For the most part, in the world of Ibn Hazm the beloved and the lover were of unequal status. Differences of age, in feeling, in social rank were common. Often a man fell in love with his slave or someone else of a lower class and even ended up marrying her. This situation would be reversed in the European annals of courtly love. There, the minstrel or knight will become enthralled by a woman of higher status, the wife of a king or lord. The husband would allow the young man’s attentions to his spouse as long as they remained noncarnal.

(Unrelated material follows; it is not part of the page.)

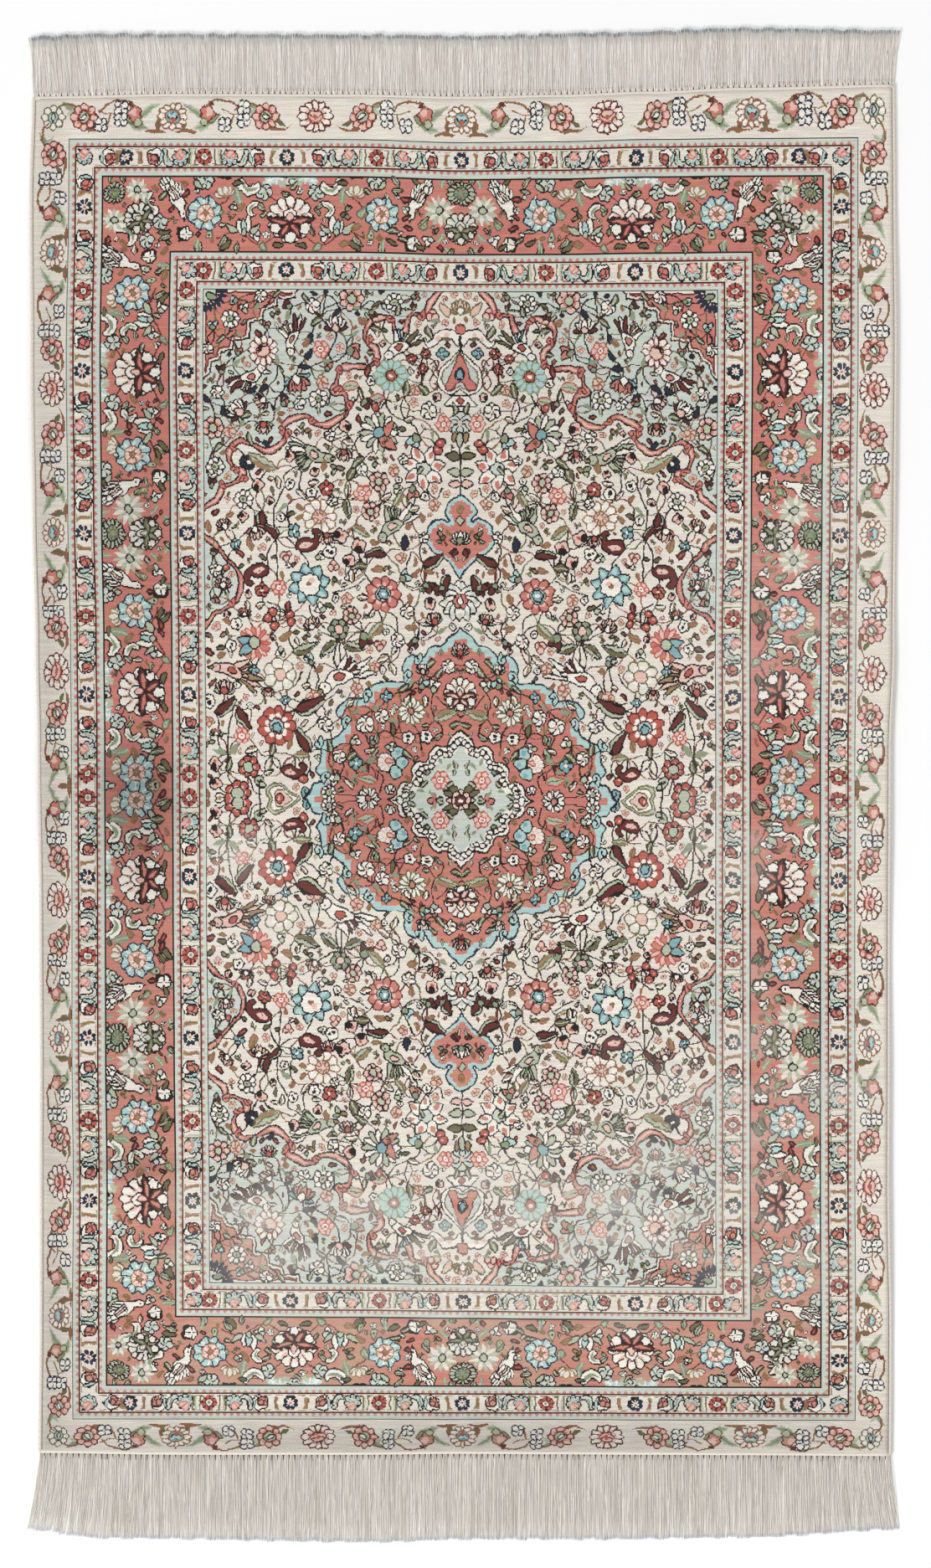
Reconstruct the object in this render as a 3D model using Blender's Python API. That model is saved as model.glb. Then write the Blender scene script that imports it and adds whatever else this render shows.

In the end Ibn Hazm came down on the side of noncarnal relations. After relating numerous stories about erotic love, mainly heterosexual but also a few homosexual, he excoriated the sins of sex, especially fornication, adultery, and sodomy. Passion itself was ultimately seen as “the key to the door of perdition.” His counsel was to abstain from sin and, if possible, follow the path of continence. “He whose heart is led astray, whose spirit is monopolized by love” will end up in Hell. Only the man who comes to Allah “with a pure heart” will be granted an eternal home in Paradise. The heart, as understood by Ibn Hazm, was simultaneously the home of earthly passion—which he condemned—and of religious conscience. Whatever his personal experience of passion in the past, Ibn Hazm made his peace with Allah by promoting the spiritual over the physical and by renouncing mortal love for the love of God.